**Instructions to follow**
Provide again, from the entries below, every line from the one containing "# The middle" through the one containing "TAN_30 = math.tan(math.radians(30))", exactly as written, and no other line.

**Dataset**
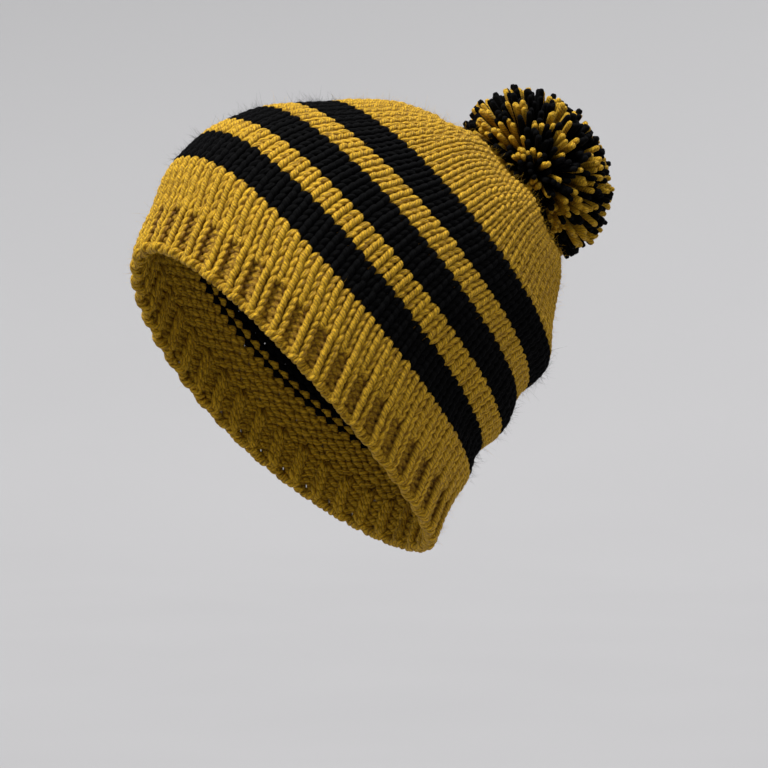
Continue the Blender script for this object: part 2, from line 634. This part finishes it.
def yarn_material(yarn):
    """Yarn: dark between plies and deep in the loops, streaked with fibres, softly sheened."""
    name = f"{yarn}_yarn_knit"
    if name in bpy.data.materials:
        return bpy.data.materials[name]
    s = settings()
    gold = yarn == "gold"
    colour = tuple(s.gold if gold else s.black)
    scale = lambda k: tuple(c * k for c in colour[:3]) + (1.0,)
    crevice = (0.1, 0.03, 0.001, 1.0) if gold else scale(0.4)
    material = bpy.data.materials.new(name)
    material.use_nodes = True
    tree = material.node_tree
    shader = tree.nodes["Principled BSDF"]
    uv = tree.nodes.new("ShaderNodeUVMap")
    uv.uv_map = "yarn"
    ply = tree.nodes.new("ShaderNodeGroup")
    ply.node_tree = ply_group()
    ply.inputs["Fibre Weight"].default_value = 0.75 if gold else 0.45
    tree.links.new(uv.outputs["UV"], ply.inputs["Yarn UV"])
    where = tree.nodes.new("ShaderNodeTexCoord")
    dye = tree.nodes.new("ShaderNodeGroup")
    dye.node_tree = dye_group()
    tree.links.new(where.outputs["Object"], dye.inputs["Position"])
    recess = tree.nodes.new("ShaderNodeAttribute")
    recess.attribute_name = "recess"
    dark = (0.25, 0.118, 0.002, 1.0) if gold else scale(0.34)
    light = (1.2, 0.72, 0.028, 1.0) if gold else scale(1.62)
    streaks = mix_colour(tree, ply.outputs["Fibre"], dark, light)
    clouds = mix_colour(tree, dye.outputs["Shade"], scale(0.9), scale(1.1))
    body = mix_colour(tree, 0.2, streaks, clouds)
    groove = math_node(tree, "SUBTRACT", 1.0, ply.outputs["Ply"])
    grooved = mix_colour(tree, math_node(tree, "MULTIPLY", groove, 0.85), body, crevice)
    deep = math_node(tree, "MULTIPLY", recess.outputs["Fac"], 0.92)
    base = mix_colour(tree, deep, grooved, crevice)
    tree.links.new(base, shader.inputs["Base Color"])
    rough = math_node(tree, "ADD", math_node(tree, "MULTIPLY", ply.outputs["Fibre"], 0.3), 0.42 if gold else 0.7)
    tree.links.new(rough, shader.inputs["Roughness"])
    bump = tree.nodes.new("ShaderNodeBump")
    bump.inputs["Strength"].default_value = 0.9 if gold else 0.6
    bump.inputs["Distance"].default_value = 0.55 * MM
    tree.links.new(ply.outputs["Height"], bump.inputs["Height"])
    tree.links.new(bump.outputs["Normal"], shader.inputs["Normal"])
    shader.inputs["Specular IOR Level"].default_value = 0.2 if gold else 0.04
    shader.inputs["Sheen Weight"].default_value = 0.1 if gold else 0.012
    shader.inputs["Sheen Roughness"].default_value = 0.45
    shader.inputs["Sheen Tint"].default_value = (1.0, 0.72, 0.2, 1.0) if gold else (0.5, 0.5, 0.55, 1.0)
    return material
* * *
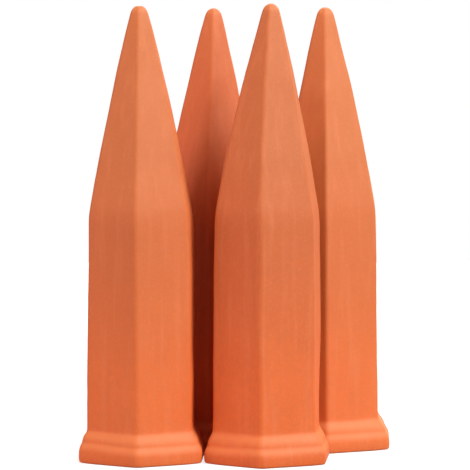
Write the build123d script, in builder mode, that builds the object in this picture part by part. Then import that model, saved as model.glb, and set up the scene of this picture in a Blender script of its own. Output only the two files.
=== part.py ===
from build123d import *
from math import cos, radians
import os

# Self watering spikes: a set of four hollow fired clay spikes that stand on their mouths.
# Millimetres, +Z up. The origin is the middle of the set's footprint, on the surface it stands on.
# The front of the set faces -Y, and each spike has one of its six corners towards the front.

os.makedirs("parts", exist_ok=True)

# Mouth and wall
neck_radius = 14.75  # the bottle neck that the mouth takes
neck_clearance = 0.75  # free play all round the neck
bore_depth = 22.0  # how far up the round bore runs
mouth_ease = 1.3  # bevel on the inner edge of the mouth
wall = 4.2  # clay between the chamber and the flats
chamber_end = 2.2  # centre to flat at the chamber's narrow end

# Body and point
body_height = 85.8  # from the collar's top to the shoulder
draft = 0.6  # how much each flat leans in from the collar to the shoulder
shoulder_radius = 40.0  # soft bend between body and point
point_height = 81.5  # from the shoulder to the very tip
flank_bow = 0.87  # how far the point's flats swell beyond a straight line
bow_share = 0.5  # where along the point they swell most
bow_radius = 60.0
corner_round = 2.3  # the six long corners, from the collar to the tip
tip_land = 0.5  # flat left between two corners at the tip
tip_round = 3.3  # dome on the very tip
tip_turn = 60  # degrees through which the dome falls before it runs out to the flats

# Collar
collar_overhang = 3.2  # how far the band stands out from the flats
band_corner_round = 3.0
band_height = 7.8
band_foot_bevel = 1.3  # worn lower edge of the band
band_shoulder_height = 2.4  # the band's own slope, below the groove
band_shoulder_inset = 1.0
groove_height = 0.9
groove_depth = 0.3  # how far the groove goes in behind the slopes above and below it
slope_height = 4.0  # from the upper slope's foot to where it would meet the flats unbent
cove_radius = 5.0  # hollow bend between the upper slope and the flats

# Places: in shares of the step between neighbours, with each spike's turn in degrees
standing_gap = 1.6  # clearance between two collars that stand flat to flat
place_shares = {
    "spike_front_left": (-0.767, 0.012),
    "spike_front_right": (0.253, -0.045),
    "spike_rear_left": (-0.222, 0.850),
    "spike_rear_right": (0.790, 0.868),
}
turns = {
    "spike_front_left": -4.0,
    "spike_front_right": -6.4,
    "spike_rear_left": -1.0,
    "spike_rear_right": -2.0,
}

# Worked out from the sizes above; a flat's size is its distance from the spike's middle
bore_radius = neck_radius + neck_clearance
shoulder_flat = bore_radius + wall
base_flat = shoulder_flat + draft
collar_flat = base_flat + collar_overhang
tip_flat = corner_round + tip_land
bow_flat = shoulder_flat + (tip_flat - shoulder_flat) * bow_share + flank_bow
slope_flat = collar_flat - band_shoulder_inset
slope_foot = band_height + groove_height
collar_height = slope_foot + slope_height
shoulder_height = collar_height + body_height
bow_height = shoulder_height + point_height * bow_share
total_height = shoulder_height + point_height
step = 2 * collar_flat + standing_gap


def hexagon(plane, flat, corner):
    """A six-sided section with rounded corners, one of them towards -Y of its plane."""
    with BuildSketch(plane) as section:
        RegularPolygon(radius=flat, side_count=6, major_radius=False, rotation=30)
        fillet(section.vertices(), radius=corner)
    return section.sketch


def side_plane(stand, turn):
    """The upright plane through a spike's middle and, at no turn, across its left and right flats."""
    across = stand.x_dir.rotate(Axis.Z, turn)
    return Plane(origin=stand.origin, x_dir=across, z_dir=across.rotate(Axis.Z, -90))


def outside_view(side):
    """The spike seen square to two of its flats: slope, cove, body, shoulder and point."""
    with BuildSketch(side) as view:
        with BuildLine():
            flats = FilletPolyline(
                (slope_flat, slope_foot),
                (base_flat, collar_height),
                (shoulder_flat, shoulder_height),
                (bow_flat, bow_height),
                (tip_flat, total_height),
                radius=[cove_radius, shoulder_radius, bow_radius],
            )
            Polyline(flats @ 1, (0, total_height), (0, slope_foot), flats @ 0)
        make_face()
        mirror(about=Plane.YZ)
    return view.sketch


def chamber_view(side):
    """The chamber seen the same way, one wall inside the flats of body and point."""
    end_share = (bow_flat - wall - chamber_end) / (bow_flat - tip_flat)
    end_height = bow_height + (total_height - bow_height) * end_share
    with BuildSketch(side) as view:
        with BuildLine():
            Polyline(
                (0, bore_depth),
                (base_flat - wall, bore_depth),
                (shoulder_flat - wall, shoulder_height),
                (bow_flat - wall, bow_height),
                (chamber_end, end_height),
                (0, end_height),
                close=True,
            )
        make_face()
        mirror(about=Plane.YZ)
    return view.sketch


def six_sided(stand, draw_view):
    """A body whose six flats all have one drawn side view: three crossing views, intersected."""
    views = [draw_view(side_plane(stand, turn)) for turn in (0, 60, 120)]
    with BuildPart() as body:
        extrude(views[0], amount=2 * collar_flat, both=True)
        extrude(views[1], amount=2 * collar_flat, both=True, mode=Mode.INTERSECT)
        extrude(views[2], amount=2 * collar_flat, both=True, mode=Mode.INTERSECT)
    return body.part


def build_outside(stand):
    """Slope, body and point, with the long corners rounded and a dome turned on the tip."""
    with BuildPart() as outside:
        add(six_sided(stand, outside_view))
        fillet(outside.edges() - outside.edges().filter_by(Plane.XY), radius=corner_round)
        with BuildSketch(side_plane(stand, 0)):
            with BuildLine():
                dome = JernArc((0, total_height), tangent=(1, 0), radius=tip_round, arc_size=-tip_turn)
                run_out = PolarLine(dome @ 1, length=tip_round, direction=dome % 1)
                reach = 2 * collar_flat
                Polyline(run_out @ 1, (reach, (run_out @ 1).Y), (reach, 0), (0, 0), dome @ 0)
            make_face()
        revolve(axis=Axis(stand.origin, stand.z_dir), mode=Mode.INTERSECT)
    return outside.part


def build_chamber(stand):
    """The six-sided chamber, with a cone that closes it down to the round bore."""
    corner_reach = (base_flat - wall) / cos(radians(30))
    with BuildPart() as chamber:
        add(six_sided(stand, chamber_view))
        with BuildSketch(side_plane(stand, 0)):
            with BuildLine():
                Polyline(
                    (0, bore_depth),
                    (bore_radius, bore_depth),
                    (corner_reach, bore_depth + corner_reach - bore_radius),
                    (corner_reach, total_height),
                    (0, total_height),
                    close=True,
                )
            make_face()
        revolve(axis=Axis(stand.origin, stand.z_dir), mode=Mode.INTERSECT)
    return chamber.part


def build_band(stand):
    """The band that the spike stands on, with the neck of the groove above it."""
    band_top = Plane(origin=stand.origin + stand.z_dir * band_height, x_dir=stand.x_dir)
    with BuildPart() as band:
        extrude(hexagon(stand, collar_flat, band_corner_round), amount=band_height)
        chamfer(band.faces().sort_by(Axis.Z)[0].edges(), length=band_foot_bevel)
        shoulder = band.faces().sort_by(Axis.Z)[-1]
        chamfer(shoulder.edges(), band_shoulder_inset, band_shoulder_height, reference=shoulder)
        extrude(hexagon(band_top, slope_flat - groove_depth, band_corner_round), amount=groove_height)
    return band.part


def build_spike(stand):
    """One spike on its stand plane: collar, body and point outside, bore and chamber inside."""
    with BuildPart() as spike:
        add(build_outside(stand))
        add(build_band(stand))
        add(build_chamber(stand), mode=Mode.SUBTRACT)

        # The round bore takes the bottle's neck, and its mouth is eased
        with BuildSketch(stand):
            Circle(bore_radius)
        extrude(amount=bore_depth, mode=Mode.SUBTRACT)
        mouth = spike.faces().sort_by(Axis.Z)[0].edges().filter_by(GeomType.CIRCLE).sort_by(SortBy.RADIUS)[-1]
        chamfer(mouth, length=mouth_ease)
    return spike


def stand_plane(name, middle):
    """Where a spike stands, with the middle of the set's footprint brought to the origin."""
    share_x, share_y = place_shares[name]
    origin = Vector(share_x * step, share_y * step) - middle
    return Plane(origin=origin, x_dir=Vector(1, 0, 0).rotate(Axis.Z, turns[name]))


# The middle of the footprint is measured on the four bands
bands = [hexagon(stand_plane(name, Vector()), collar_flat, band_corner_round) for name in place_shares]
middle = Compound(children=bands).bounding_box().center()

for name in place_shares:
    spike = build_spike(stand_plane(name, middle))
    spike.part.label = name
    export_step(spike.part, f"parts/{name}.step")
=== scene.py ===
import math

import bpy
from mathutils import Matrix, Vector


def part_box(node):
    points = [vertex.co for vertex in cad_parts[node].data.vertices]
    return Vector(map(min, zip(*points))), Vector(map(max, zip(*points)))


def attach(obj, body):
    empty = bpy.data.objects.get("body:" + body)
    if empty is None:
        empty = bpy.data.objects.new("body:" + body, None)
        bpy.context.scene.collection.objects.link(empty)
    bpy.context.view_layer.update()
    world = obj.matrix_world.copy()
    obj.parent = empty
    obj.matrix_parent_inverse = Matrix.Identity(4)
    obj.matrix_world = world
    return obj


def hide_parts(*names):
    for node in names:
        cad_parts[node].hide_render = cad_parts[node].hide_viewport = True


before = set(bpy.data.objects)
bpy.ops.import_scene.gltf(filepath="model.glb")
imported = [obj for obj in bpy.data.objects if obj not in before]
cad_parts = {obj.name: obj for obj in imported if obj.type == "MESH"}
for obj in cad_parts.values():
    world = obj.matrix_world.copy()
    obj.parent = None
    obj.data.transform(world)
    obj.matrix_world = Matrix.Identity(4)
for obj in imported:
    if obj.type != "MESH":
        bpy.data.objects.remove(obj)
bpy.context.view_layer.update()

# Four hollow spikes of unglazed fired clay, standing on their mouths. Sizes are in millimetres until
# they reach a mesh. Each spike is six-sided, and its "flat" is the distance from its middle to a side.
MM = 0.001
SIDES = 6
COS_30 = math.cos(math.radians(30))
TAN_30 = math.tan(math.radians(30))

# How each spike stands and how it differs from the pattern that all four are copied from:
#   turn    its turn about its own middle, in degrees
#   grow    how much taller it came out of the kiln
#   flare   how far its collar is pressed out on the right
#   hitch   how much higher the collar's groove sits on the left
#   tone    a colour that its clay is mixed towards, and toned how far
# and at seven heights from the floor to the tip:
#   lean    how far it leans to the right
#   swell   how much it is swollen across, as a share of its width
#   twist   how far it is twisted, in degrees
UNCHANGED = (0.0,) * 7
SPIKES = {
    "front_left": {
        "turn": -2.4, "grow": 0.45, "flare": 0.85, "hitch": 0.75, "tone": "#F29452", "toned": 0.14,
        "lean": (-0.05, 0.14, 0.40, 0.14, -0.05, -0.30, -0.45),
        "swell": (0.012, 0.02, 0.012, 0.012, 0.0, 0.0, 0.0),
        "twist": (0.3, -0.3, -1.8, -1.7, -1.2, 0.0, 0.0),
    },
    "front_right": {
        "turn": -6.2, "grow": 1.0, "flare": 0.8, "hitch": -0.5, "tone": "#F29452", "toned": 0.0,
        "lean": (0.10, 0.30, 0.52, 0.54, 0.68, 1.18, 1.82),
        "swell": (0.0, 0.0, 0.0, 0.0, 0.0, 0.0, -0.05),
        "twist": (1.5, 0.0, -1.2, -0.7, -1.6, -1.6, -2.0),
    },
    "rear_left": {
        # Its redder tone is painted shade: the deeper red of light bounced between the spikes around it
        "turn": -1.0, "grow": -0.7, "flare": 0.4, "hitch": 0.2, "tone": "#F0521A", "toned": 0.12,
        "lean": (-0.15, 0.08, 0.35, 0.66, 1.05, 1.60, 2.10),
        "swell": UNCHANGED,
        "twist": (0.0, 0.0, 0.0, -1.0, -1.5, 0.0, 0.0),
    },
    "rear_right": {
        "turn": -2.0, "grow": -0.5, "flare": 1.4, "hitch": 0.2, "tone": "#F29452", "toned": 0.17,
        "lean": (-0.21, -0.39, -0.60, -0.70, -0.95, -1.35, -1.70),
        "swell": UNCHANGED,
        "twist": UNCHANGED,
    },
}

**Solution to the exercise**
# The middle of the footprint is measured on the four bands
bands = [hexagon(stand_plane(name, Vector()), collar_flat, band_corner_round) for name in place_shares]
middle = Compound(children=bands).bounding_box().center()

for name in place_shares:
    spike = build_spike(stand_plane(name, middle))
    spike.part.label = name
    export_step(spike.part, f"parts/{name}.step")
=== scene.py ===
import math

import bpy
from mathutils import Matrix, Vector


def part_box(node):
    points = [vertex.co for vertex in cad_parts[node].data.vertices]
    return Vector(map(min, zip(*points))), Vector(map(max, zip(*points)))


def attach(obj, body):
    empty = bpy.data.objects.get("body:" + body)
    if empty is None:
        empty = bpy.data.objects.new("body:" + body, None)
        bpy.context.scene.collection.objects.link(empty)
    bpy.context.view_layer.update()
    world = obj.matrix_world.copy()
    obj.parent = empty
    obj.matrix_parent_inverse = Matrix.Identity(4)
    obj.matrix_world = world
    return obj


def hide_parts(*names):
    for node in names:
        cad_parts[node].hide_render = cad_parts[node].hide_viewport = True


before = set(bpy.data.objects)
bpy.ops.import_scene.gltf(filepath="model.glb")
imported = [obj for obj in bpy.data.objects if obj not in before]
cad_parts = {obj.name: obj for obj in imported if obj.type == "MESH"}
for obj in cad_parts.values():
    world = obj.matrix_world.copy()
    obj.parent = None
    obj.data.transform(world)
    obj.matrix_world = Matrix.Identity(4)
for obj in imported:
    if obj.type != "MESH":
        bpy.data.objects.remove(obj)
bpy.context.view_layer.update()

# Four hollow spikes of unglazed fired clay, standing on their mouths. Sizes are in millimetres until
# they reach a mesh. Each spike is six-sided, and its "flat" is the distance from its middle to a side.
MM = 0.001
SIDES = 6
COS_30 = math.cos(math.radians(30))
TAN_30 = math.tan(math.radians(30))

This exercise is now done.